In order to properly install the new hanger brackets, I modified the OEM hangers by using a grinder with cut wheels to remove the flanges on either side that hold the OEM octagon cam.  When using a grinder or any power equipment I always use proper PPE (personal protective equipment) such as safety glasses, gloves, and in this case, a long sleeve shirt.

Popo took photos of me cutting the flanges off, grinding them smooth and removing the peened or coined edges of the slots.

I cleaned the steel hangers with mineral spirits and alcohol, then repainted the exposed steel with a good heavy duty paint.

I installed the new aftermarket hanger assembly from Lippert on top of the old hangers. Observe in the close up picture of the hanger:   Lippert added a ¼” steel plate to the side. This plate, along with the increased thickness of the hanger, now provides a ½” surface for the new bolts to ride on. Just a little bit more beefy, huh?

In addition to new hangers, I purchased Lippert Never Fail bushings in lieu of the standard brass bushings. In subsequent pictures you will see why.  I also opted to use plain Grade 5 bolts instead of the OEM greased wet bolts because I strongly believe the hollow bolt riding on the steel hanger will wear out over time (like it did previously), cut through, and fail.  And hopefully, the Never Fail bushings require less maintenance.

I aligned the new hangers on either side of the existing hangers and temporarily thru-bolted them together so I could drill a new upper hole for the additional 1/2” bolt.  Extreme care must be taken to ensure the holes align on either side.

Once the holes were drilled, the hangers were removed.   I then placed a spacer tube between the existing hanger extensions in order to keep the hanger from collapsing when I tightened the new bolts up.

After installing the new hanger extensions, I replaced the brass bushing on the leaf spring with the Never Fail bushings.

The last step for each hanger was to install the adjustable octagonal cam. This cam is the basis for the entire Correct Track II design from Lippert. The cam allows for adjustment of the axle by rotating it up to 1” front to back. By design, this aligns the axles with the trailer to ensure proper travel of the wheels to each other.
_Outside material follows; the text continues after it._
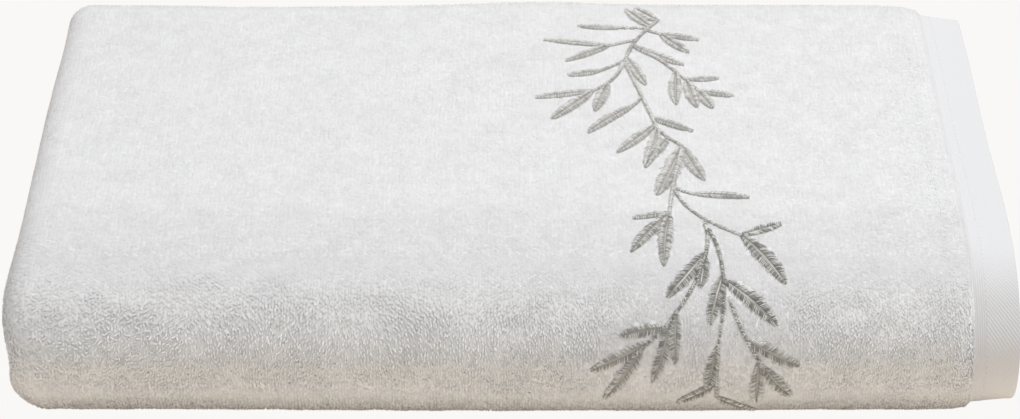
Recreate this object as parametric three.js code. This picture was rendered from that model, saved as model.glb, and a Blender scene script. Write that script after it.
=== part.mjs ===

Since I did not notice any unusual wear on the tires nor misalignment while traveling down the highway, I chose to set each cam in the same position at each front and rear location.
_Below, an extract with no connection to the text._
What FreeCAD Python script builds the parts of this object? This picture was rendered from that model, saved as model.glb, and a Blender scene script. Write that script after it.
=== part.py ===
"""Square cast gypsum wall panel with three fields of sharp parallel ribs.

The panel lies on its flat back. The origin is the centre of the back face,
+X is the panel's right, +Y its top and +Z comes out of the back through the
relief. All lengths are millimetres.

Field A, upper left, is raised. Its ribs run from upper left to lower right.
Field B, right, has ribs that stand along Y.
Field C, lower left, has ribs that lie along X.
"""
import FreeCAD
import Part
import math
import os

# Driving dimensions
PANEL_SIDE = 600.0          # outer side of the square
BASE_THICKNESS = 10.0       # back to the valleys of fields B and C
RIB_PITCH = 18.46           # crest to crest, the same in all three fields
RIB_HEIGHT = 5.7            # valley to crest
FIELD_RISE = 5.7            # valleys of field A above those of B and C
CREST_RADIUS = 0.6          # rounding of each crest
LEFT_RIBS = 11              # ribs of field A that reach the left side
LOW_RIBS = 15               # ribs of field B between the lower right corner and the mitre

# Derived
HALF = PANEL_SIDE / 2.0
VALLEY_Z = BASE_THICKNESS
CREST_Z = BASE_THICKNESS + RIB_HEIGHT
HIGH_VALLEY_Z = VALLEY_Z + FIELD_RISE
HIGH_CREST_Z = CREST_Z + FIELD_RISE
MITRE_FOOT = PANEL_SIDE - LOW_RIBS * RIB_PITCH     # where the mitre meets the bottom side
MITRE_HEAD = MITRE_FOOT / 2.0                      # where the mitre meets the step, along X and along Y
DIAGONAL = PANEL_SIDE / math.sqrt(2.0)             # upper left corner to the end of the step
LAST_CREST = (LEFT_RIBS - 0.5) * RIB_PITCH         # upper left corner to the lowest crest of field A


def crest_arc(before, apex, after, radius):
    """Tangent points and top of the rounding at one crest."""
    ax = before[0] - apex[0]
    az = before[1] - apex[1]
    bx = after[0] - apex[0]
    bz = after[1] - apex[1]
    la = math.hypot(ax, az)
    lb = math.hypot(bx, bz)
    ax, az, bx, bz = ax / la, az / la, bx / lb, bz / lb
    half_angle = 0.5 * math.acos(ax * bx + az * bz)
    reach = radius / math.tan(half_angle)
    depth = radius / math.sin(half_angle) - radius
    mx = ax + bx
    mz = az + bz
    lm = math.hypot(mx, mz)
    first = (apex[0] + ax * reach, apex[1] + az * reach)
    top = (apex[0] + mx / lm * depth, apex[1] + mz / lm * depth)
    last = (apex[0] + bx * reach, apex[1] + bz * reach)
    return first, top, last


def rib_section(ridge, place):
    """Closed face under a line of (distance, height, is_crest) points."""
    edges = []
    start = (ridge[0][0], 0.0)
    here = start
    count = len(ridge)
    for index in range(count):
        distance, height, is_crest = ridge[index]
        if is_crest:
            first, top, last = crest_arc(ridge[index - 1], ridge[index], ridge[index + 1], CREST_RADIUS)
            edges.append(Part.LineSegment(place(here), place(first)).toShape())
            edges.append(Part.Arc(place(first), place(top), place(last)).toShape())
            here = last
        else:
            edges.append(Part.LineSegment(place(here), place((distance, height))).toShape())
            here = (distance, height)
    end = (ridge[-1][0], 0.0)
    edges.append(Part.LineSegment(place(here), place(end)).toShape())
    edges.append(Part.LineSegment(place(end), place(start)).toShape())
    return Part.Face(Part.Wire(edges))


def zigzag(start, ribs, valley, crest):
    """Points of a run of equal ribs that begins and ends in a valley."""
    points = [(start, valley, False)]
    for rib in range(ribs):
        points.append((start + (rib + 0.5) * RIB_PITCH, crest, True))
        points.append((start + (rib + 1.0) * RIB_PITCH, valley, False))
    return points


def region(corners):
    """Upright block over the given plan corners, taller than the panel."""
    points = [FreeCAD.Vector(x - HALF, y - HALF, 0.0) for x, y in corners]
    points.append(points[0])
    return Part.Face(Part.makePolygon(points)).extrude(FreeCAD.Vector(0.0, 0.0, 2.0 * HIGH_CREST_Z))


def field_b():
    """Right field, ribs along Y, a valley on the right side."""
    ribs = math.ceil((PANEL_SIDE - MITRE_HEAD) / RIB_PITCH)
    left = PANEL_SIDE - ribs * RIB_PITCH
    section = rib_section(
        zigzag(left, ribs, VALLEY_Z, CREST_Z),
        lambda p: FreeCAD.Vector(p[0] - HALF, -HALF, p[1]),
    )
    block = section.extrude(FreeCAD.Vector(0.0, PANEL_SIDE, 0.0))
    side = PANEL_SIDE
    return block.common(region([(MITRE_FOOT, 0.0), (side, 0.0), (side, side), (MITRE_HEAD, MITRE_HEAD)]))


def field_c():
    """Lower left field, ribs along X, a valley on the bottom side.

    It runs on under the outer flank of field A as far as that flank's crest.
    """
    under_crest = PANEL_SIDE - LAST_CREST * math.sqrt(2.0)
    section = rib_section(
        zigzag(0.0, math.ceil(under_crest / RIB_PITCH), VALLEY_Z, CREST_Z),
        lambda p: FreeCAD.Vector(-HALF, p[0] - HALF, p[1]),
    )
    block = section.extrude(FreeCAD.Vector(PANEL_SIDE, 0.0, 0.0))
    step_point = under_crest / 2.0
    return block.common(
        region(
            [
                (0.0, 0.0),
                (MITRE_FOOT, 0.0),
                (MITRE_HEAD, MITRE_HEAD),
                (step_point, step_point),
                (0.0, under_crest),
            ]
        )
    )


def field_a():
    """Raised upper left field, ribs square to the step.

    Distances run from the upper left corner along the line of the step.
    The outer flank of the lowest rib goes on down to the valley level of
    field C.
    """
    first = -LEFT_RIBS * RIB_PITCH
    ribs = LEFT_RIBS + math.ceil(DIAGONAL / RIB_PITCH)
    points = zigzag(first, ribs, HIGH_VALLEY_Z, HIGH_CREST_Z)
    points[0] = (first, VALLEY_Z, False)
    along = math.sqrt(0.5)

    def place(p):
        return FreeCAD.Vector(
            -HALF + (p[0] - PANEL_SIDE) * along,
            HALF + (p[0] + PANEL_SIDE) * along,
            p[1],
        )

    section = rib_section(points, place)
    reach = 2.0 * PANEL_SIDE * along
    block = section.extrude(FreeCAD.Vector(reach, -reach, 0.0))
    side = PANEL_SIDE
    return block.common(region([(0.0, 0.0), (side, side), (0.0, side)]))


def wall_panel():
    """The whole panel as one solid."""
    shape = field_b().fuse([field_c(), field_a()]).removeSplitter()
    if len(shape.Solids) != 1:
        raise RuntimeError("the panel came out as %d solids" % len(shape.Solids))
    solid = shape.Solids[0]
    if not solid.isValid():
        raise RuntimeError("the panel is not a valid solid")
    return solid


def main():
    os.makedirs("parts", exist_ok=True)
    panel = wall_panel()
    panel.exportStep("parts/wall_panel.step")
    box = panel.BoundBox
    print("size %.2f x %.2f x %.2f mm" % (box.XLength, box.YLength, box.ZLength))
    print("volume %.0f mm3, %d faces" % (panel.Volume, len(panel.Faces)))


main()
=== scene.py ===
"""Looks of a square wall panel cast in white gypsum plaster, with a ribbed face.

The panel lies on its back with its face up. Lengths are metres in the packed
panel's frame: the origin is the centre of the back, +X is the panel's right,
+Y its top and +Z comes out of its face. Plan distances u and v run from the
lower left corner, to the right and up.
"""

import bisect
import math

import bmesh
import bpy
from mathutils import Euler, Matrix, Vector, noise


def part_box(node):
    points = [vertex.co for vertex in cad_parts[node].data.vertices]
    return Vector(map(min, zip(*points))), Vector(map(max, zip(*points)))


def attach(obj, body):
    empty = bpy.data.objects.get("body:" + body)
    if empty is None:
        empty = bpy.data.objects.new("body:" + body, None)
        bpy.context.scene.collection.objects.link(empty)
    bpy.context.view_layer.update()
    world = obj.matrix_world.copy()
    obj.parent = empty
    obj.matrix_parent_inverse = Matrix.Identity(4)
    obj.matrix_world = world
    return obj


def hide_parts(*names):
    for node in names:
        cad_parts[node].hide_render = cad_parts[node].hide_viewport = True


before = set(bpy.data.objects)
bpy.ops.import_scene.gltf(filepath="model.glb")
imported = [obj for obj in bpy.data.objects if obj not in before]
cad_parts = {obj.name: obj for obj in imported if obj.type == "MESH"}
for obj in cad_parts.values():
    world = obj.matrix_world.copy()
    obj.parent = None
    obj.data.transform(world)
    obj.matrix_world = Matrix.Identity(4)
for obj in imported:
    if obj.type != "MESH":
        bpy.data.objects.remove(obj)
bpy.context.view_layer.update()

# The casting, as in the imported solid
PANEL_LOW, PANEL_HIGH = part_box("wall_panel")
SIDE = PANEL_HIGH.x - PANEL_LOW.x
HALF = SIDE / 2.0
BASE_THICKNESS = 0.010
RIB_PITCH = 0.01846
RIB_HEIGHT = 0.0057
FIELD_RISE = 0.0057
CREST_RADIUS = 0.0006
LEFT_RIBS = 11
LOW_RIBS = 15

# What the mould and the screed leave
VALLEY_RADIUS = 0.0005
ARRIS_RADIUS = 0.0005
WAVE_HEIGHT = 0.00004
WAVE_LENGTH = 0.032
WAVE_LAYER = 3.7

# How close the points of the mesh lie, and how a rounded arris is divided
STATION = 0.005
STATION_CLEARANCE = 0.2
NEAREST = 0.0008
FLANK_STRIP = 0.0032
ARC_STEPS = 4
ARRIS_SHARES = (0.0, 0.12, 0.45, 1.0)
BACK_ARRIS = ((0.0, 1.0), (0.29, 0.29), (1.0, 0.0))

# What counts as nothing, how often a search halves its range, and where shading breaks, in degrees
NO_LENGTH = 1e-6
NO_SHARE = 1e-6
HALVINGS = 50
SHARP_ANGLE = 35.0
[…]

Each hanger set up took approximately 2 hours to complete, total of 8 hours for the entire repair procedure.

Once each side was completed, I re-torqued the tires to 130 Ft/Lbs and lowered the trailer jacks so the weight was placed on the tires before re-leveling the coach.

So as you will see from the next pictures, these are the failed or failing components that I removed. Note that the brass bushings, even with the proper greasing of the wet bolts, still failed (which I took into consideration when determining to use Grade 5 bolts and Never Fail bushings).

Careful examination of the wet bolts indicated wearing where they ride on the steel hangers which led to one bolt failing last year and eventually another failure down the road.

Considering that we subject our home on wheels to a 9.0 earthquake each time we take it on the road, these are things that will always take a beating and must be on our inspection list on a more frequent basis.

Wow, writing a blog post is a lot of work. (Really?)  I think I will stick to working on the mechanical things on our home and leave the writing to PoPo!  (An excellent idea, Dad!)


  1. Oh WOW PoPo - be glad Dad had the tools, skills and time to do this! A major project!!! I'm sure most who go to Alaska have a damage report afterwards, glad ours was minimal :)

  2. Nicely done! They look like they took a beating but should be good to go now!